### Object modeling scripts
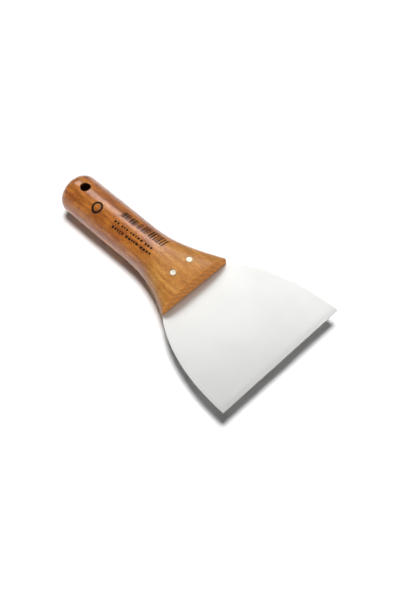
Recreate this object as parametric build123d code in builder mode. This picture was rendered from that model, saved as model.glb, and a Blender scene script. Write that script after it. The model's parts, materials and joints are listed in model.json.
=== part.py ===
"""Wide filling knife: a one-piece beech handle with a steel blade riveted into it.

Lengths are in millimetres.  The origin is the centre of the bounding box, X runs
from the rounded end of the handle towards the blade's edge, Y is across the blade
and Z is through its thickness.
"""
from build123d import *
import math
import os

# ---- overall -----------------------------------------------------------------
overall_length = 226.6
edge_width = 120.0
blade_exposed = 87.6
edge_x = overall_length / 2
front_x = edge_x - blade_exposed
butt_x = -overall_length / 2

# ---- blade -------------------------------------------------------------------
blade_thickness = 1.0
blade_mid_half_width = 54.6
blade_root_half_width = 33.8
edge_flare_angle = 1.4
root_flare_angle = 38.0
ground_length = 4.0
ground_edge_thickness = 0.8
tang_depth = 25.0
tang_front_half_width = 32.0
tang_mid_depth = 11.5
tang_mid_half_width = 26.4
tang_rear_half_width = 20.6

# ---- handle: distance behind the front face, half width, half thickness, squareness
handle_sections = [
    (0.0, 33.9, 13.4, 3.0),
    (7.0, 30.2, 14.3, 2.9),
    (14.5, 26.5, 15.1, 2.8),
    (24.5, 22.5, 15.8, 2.55),
    (36.0, 19.1, 16.1, 2.3),
    (49.0, 17.1, 16.1, 2.15),
    (66.0, 16.6, 16.2, 2.1),
    (88.0, 16.8, 16.5, 2.05),
    (106.0, 16.8, 16.7, 2.0),
    (115.5, 16.75, 16.7, 2.0),
]
section_points = 24
end_radius = 16.7
crown_radius = 34.0
end_rounding = 9.0
end_depth = 14.0
front_arris = 0.6
kerf_depth = tang_depth + 1.0

# ---- hanging hole ------------------------------------------------------------
hanging_hole_radius = 4.0
hanging_hole_from_end = 18.2
hanging_hole_x = butt_x + hanging_hole_from_end
hole_rim_rounding = 0.6

# ---- rivets: a headed tube from above, a headed pin pressed in from below ------
rivet_x = front_x - 14.3
rivet_half_spacing = 8.5
head_radius = 2.5
head_seat = 13.0
well_gap = 0.2
tube_radius = 2.0
tube_end_gap = 1.0
bore_end = head_seat - 0.5
pin_radius = 1.3
pin_end = bore_end - 1.5
blade_hole_gap = 0.15
cutter_length = 40.0


def section_edge(half_width, half_height, squareness):
    """One rounded cross-section as a closed curve, evenly spaced all round."""
    points = []
    for i in range(section_points):
        angle = 2 * math.pi * i / section_points
        c = math.cos(angle)
        s = math.sin(angle)
        reach = (abs(c) ** squareness + abs(s) ** squareness) ** (-1 / squareness)
        points.append(Vector(reach * c * half_width, reach * s * half_height))
    spacing = [i / section_points for i in range(section_points + 1)]
    return Edge.make_spline(points, parameters=spacing, periodic=True)


# ---- handle blank: the flared grip before the kerf and the holes --------------
with BuildPart() as turned_end:
    with Locations((butt_x, 0, 0)):
        Cylinder(end_radius, end_depth, rotation=(0, 90, 0), align=(Align.CENTER, Align.CENTER, Align.MIN))
    with Locations((butt_x + crown_radius, 0, 0)):
        Sphere(crown_radius, mode=Mode.INTERSECT)
    crown_edge = turned_end.faces().sort_by(Axis.X)[0].edges()
    fillet(crown_edge, end_rounding)

with BuildPart() as blank:
    for depth, half_width, half_height, squareness in handle_sections:
        station = Plane(origin=(front_x - depth, 0, 0), x_dir=(0, 1, 0), z_dir=(-1, 0, 0))
        with BuildSketch(station):
            with BuildLine():
                add(section_edge(half_width, half_height, squareness))
            make_face()
    end_station = Plane(origin=(butt_x + end_depth, 0, 0), x_dir=(0, 1, 0), z_dir=(-1, 0, 0))
    with BuildSketch(end_station):
        Circle(end_radius)
    loft()
    front_edge = blank.faces().sort_by(Axis.X)[-1].edges()
    fillet(front_edge, front_arris)
    add(turned_end.part)

# ---- handle --------------------------------------------------------------------
with BuildPart() as handle:
    add(blank.part)
    # hanging hole, straight through, with its rims eased
    before_hole = handle.edges()
    with Locations((hanging_hole_x, 0, 0)):
        Cylinder(hanging_hole_radius, cutter_length, mode=Mode.SUBTRACT)
    hole_rims = [
        edge for edge in handle.edges() - before_hole
        if abs(edge.center(CenterOf.BOUNDING_BOX).X - hanging_hole_x) < hole_rim_rounding
        and abs(edge.center().Z) > hanging_hole_radius
    ]
    fillet(hole_rims, hole_rim_rounding)
    # saw kerf that holds the blade
    with Locations((front_x - kerf_depth, 0, 0)):
        Box(
            kerf_depth + front_arris, edge_width, blade_thickness,
            align=(Align.MIN, Align.CENTER, Align.CENTER), mode=Mode.SUBTRACT,
        )
    # rivet holes, with a well for each head
    for side in (-1, 1):
        with Locations((rivet_x, side * rivet_half_spacing, 0)):
            Cylinder(tube_radius, cutter_length, mode=Mode.SUBTRACT)
        with Locations((rivet_x, side * rivet_half_spacing, head_seat)):
            Cylinder(
                head_radius + well_gap, cutter_length,
                align=(Align.CENTER, Align.CENTER, Align.MIN), mode=Mode.SUBTRACT,
            )
        with Locations((rivet_x, side * rivet_half_spacing, -head_seat)):
            Cylinder(
                head_radius + well_gap, cutter_length,
                align=(Align.CENTER, Align.CENTER, Align.MAX), mode=Mode.SUBTRACT,
            )
handle.part.label = "handle"

# ---- blade ---------------------------------------------------------------------
half_edge = edge_width / 2
blade_mid_x = edge_x - blade_exposed / 2
edge_tangent = (-math.cos(math.radians(edge_flare_angle)), -math.sin(math.radians(edge_flare_angle)))
root_tangent = (-math.cos(math.radians(root_flare_angle)), -math.sin(math.radians(root_flare_angle)))

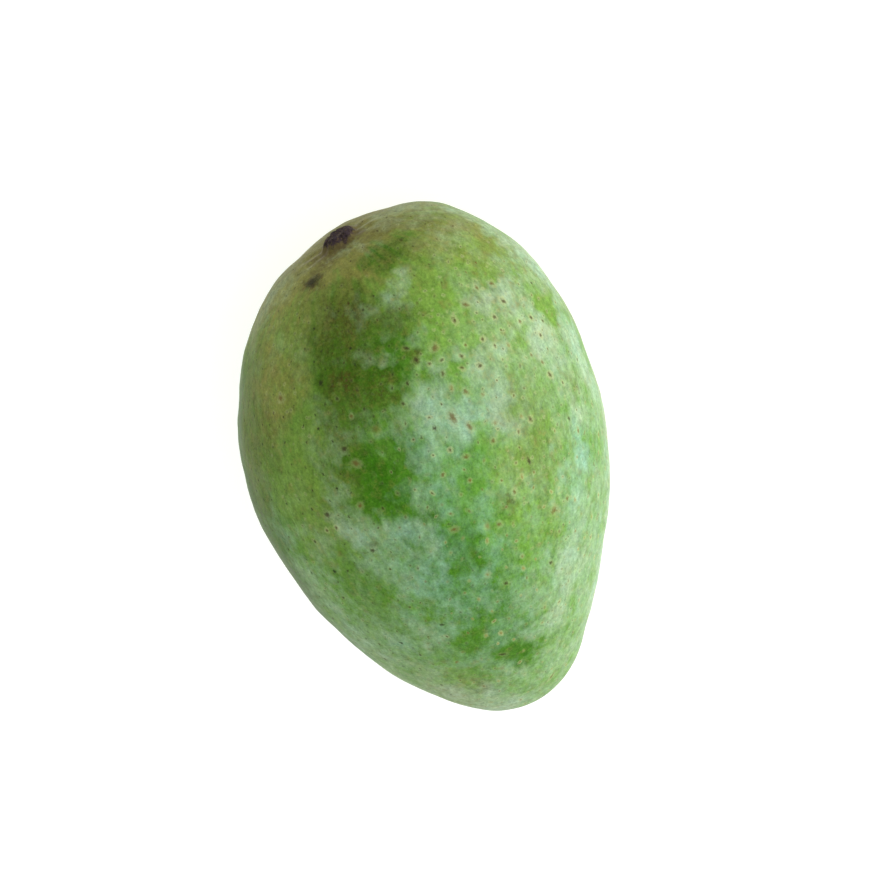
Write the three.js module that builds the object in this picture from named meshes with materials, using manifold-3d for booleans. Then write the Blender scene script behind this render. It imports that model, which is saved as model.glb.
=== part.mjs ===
// A green mango at its real size, lying on one cheek.
//
// Millimetres. +X runs along the fruit from the stem end to the apex, +Y points to the fuller back
// edge and +Z up. The origin is under the middle of the fruit, on the surface that it rests on.
// A mango is one grown piece, so the model is one closed solid: an egg shape given by a formula,
// with its shoulders, beak and stem scar raised from it, and the small flat that it rests on.
import * as THREE from 'three';
import { mergeVertices } from 'three/addons/utils/BufferGeometryUtils.js';
import Module from 'manifold-3d';

// The egg shape. The width is across the back and front edges, and the thickness through the cheeks.
const LENGTH = 119.5;
const WIDTH = 80;
const THICKNESS = 71;
// How much the width and the thickness lose from the middle to the apex, as shares of themselves.
const WIDTH_TAPER = 0.21;
const THICKNESS_TAPER = 0.16;
// How much both ends draw in against an ellipse, as shares of the width and the thickness.
const WIDTH_DRAW = 0.04;
const THICKNESS_DRAW = 0.06;
// How far both ends bend towards the back edge.
const BEND = 6.5;

// Places where the outline stands out from the egg, or lies inside it. The angle goes round the
// outline from the apex over the back edge (90) to the stem end (180), with the front edge at -90.
// The reach is in radii of the egg, and the height in millimetres.
const SWELLS = [
  { name: 'back shoulder, at the stem', angle: 150, reach: 0.3, height: -0.9 },
  { name: 'back shoulder, below', angle: 110, reach: 0.3, height: -0.5 },
  { name: 'back edge', angle: 75, reach: 0.35, height: 0.3 },
  { name: 'back flank', angle: 30, reach: 0.25, height: 0.6 },
  { name: 'beak', angle: -14, reach: 0.25, height: 1.7 },
  { name: 'front flank', angle: -40, reach: 0.3, height: 0.4 },
  { name: 'front edge', angle: -80, reach: 0.35, height: -0.2 },
  { name: 'front edge, towards the stem', angle: -120, reach: 0.35, height: -1.7 },
  { name: 'front shoulder', angle: -159, reach: 0.3, height: 0.4 },
];
// How much further a swell reaches over the cheeks than along the outline.
const SWELL_WRAP = 2;

// The stem scar lies off the end of the fruit's axis: towards the front edge and the upper cheek,
// as shares of the egg's radius.
const SCAR_TO_FRONT = 0.23;
const SCAR_TO_CHEEK = 0.12;
// The shallow basin round the scar, and the corky disc with its dimple in the middle.
const BASIN_DEPTH = 1.1;
const BASIN_RADIUS = 8;
const SCAR_RADIUS = 3.2;
const SCAR_HEIGHT = 0.9;
const DIMPLE_RADIUS = 1.5;
const DIMPLE_DEPTH = 0.7;
// The egg's radius near the stem, which turns a place on the unit ball into millimetres.
const STEM_END_RADIUS = 42;

// How the fruit settles on its cheek, in degrees: the stem end is the thicker one and lifts the
// axis, and the bent outline rolls the fruit a little to its back edge.
const REST_PITCH = 4.8;
const REST_ROLL = -4.1;
// The flat spot that its weight presses into the cheek.
const FLAT_DEPTH = 0.5;

// The grid runs round the stem scar and along to the far end, with rows crowded at the scar.
const STEPS_AROUND = 80;
const ROWS_ALONG = 50;
const ROW_CROWDING = 1.4;

const SKIN_COLOUR = 0x7fae5c;
const SKIN_ROUGHNESS = 0.5;

const stemPlace = new THREE.Vector3(
  -Math.sqrt(1 - SCAR_TO_FRONT ** 2 - SCAR_TO_CHEEK ** 2),
  -SCAR_TO_FRONT,
  SCAR_TO_CHEEK,
);

/** A bump that is 1 at its centre and fades out like a bell curve past its reach. */
function bell(distance, reach) {
  return Math.exp(-((distance / reach) ** 2));
}

/** The place on the unit ball where a swell is centred. */
function swellPlace(angle) {
  const turn = THREE.MathUtils.degToRad(angle);
  return new THREE.Vector3(Math.cos(turn), Math.sin(turn), 0);
}

/** How far the fruit stands out at a place on the unit ball, apart from the stem's own relief. */
function swellHeight(place) {
  return SWELLS.reduce((sum, swell) => {
    const away = place.clone().sub(swellPlace(swell.angle));
    away.z /= SWELL_WRAP;
    return sum + swell.height * bell(away.length(), swell.reach);
  }, 0);
}

/** The relief at the stem: a basin, a disc that rises from it with a soft rim, and its dimple. */
function stemRelief(place) {
  const distance = place.distanceTo(stemPlace) * STEM_END_RADIUS;
  const basin = BASIN_DEPTH * bell(distance, BASIN_RADIUS);
  const disc = SCAR_HEIGHT * Math.exp(-((distance / SCAR_RADIUS) ** 6));
  const dimple = DIMPLE_DEPTH * bell(distance, DIMPLE_RADIUS);
  return disc - dimple - basin;
}

/** The fruit's surface at a place on the unit ball, before the fruit is laid down. */
function skinPoint(place) {
  const { x, y, z } = place;
  const widthShare = 1 - WIDTH_TAPER * x - WIDTH_DRAW * x * x;
  const thicknessShare = 1 - THICKNESS_TAPER * x - THICKNESS_DRAW * x * x;
  const egg = new THREE.Vector3(
    (LENGTH / 2) * x,
    (WIDTH / 2) * widthShare * y + BEND * x ** 4,
    (THICKNESS / 2) * thicknessShare * z,
  );
  return egg.addScaledVector(place, swellHeight(place) + stemRelief(place));
}

/** The whole skin as one closed mesh, its poles at the stem scar and opposite it. */
function fruitGeometry() {
  const ball = new THREE.SphereGeometry(1, STEPS_AROUND, ROWS_ALONG);
  ball.deleteAttribute('normal');
  ball.deleteAttribute('uv');
  const skin = mergeVertices(ball);
  const toStem = new THREE.Quaternion().setFromUnitVectors(new THREE.Vector3(0, 1, 0), stemPlace);
  const corners = skin.getAttribute('position');
  const place = new THREE.Vector3();
  for (let i = 0; i < corners.count; i += 1) {
    place.fromBufferAttribute(corners, i);
    const fromPole = Math.acos(THREE.MathUtils.clamp(place.y, -1, 1));
    const crowded = Math.PI * (fromPole / Math.PI) ** ROW_CROWDING;
    const around = Math.atan2(place.z, place.x);
    place.set(
      Math.sin(crowded) * Math.cos(around),
      Math.cos(crowded),
      Math.sin(crowded) * Math.sin(around),
    );
    place.applyQuaternion(toStem);
    const point = skinPoint(place.normalize());
    corners.setXYZ(i, point.x, point.y, point.z);
  }
  return skin;
}

/** Turns the fruit into the pose that it rests in. */
function layDown(geometry) {
  geometry.rotateX(THREE.MathUtils.degToRad(REST_ROLL));
  geometry.rotateY(THREE.MathUtils.degToRad(REST_PITCH));
  return geometry;
}

/** Moves the geometry so that its box is centred over the origin and starts at a height of zero. */
function standOnOrigin(geometry) {
  geometry.computeBoundingBox();
  const middle = geometry.boundingBox.getCenter(new THREE.Vector3());
  return geometry.translate(-middle.x, -middle.y, -geometry.boundingBox.min.z);
}

const wasm = await Module();
wasm.setup();

/** A closed geometry as a solid that can be joined and cut. */
function toSolid(geometry) {
  geometry.deleteAttribute('normal');
  geometry.deleteAttribute('uv');
  const merged = mergeVertices(geometry);
  return new wasm.Manifold(new wasm.Mesh({
    numProp: 3,
    vertProperties: new Float32Array(merged.getAttribute('position').array),
    triVerts: new Uint32Array(merged.getIndex().array),
  }));
}

/** A solid back as a geometry. */
function toGeometry(solid) {
  const mesh = solid.getMesh();
  const geometry = new THREE.BufferGeometry();
  geometry.setAttribute('position', new THREE.BufferAttribute(mesh.vertProperties, 3));
  geometry.setIndex(new THREE.BufferAttribute(mesh.triVerts, 1));
  geometry.computeVertexNormals();
  return geometry;
}

/** Takes the lowest sliver off a fruit that stands on the origin, which leaves its flat spot. */
function withFlatSpot(geometry) {
  const below = new THREE.BoxGeometry(2 * LENGTH, 2 * LENGTH, LENGTH);
  below.translate(0, 0, FLAT_DEPTH - LENGTH / 2);
  return toGeometry(toSolid(geometry).subtract(toSolid(below)));
}

const skinMaterial = new THREE.MeshStandardMaterial({
  color: SKIN_COLOUR,
  roughness: SKIN_ROUGHNESS,
  metalness: 0,
});

const laidDown = standOnOrigin(layDown(fruitGeometry()));
const mango = new THREE.Mesh(standOnOrigin(withFlatSpot(laidDown)), skinMaterial);
mango.name = 'mango';

const group = new THREE.Group();
group.add(mango);

export default group;
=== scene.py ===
"""A green mango lying on its cheek, dressed with its skin: the pale bloom, rubbed off in patches,
the pores with their corky cores, the olive shoulders and the dark stem scar.

Lengths in the classes are millimetres, and turn into metres where a mesh is made. The fruit's
own directions are those of the CAD part: +X from the stem end to the apex, which is "along",
+Y towards the fuller back edge, which is "across", and +Z up.
"""

import logging
import math
from dataclasses import dataclass, field
from enum import Enum
from typing import Any, Sequence

import bpy
import numpy as np
from mathutils import Matrix, Vector


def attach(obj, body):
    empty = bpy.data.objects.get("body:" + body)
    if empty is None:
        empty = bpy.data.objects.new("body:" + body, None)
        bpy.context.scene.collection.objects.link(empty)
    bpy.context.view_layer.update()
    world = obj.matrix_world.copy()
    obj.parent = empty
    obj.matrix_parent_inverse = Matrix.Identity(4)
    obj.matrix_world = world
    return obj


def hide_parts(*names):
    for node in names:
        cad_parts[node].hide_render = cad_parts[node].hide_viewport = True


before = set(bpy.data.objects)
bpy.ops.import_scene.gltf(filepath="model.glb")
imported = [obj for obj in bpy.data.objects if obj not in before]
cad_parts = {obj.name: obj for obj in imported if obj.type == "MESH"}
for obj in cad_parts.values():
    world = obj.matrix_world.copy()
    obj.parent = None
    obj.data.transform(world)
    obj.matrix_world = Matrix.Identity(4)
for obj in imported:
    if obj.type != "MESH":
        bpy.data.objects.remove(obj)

MM = 0.001
NODE = "mango"
BODY = "root"

log = logging.getLogger("mango")


# ---------------------------------------------------------------- numbers and colours


def smoothstep(low: float, high: float, value: np.ndarray) -> np.ndarray:
    """Rises from 0 at low to 1 at high along a cubic with level ends: t * t * (3 - 2 t)."""
    t = np.clip((value - low) / (high - low), 0.0, 1.0)
    return t * t * (3.0 - 2.0 * t)


def bell(distance: np.ndarray, reach: float) -> np.ndarray:
    """Falls from 1 along a bell curve: e to the minus (distance / reach) squared."""
    return np.exp(-((distance / reach) ** 2))


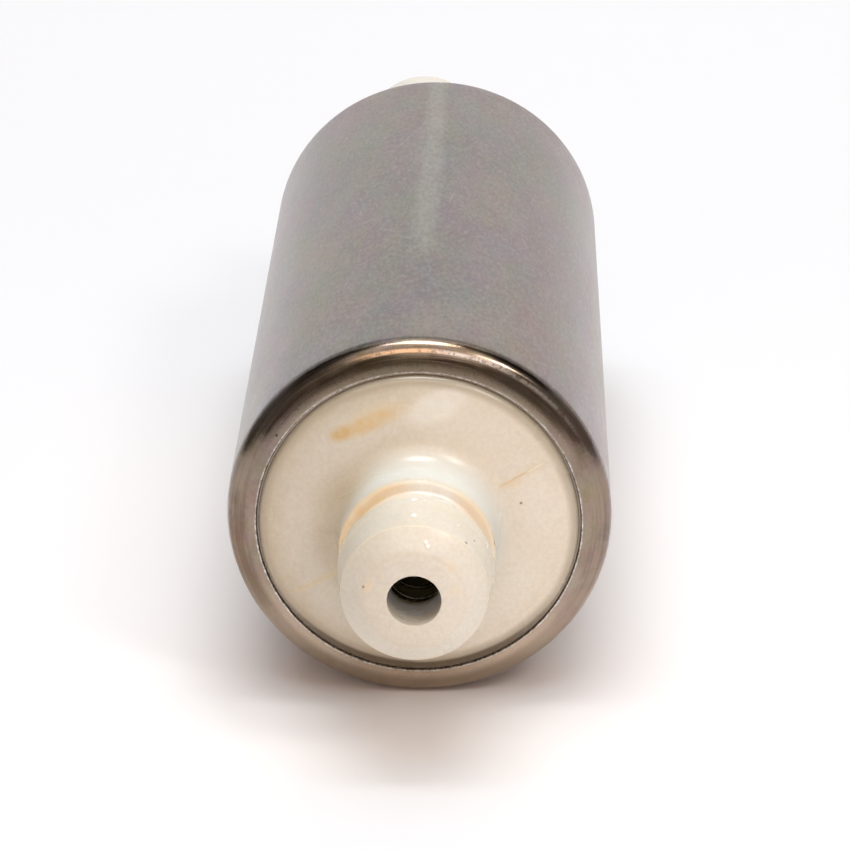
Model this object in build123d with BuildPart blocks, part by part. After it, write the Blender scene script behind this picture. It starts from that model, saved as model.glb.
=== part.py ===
from build123d import *
import os
from math import acos, asin, atan2, cos, degrees, hypot, pi, radians, sin, sqrt

# Electric fuel pump. The pump's axis is Y, the delivery spigot points to -Y and +Z is up.
# The origin is on the axis at the middle of the can. Sizes are in millimetres.

# Can, rolled over at both ends: a tight bend that runs out into the lip's shallow crown.
# The two angles are those of the roll's surface to the can's end plane.
can_length = 98.0
can_radius = 21.5
can_wall = 1.2
lip_width = 3.4
roll_bend = 2.0
roll_inner_bend = 1.2
roll_break_angle = 30.0
lip_tilt_angle = 12.0

# Fits
pack_clearance = 0.1
boss_clearance = 0.25
running_clearance = 0.05
journal_clearance = 0.03
face_clearance = 0.03
guide_clearance = 0.08
thrust_clearance = 0.3
contact_clearance = 0.02

# Moulded covers at both ends
cover_plate = 4.0
cover_skirt = 3.2
skirt_wall = 2.6
boss_edge = 0.9
boss_rise = 0.5
seal_groove_width = 2.4
seal_groove_depth = 1.5
seal_corner = 0.6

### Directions
Output only the lines running from the line with "Model this object" through the final line of the data, inclusive.

### Exercise result
Model this object in build123d with BuildPart blocks, part by part. After it, write the Blender scene script behind this picture. It starts from that model, saved as model.glb.
=== part.py ===
from build123d import *
import os
from math import acos, asin, atan2, cos, degrees, hypot, pi, radians, sin, sqrt

# Electric fuel pump. The pump's axis is Y, the delivery spigot points to -Y and +Z is up.
# The origin is on the axis at the middle of the can. Sizes are in millimetres.

# Can, rolled over at both ends: a tight bend that runs out into the lip's shallow crown.
# The two angles are those of the roll's surface to the can's end plane.
can_length = 98.0
can_radius = 21.5
can_wall = 1.2
lip_width = 3.4
roll_bend = 2.0
roll_inner_bend = 1.2
roll_break_angle = 30.0
lip_tilt_angle = 12.0

# Fits
pack_clearance = 0.1
boss_clearance = 0.25
running_clearance = 0.05
journal_clearance = 0.03
face_clearance = 0.03
guide_clearance = 0.08
thrust_clearance = 0.3
contact_clearance = 0.02

# Moulded covers at both ends
cover_plate = 4.0
cover_skirt = 3.2
skirt_wall = 2.6
boss_edge = 0.9
boss_rise = 0.5
seal_groove_width = 2.4
seal_groove_depth = 1.5
seal_corner = 0.6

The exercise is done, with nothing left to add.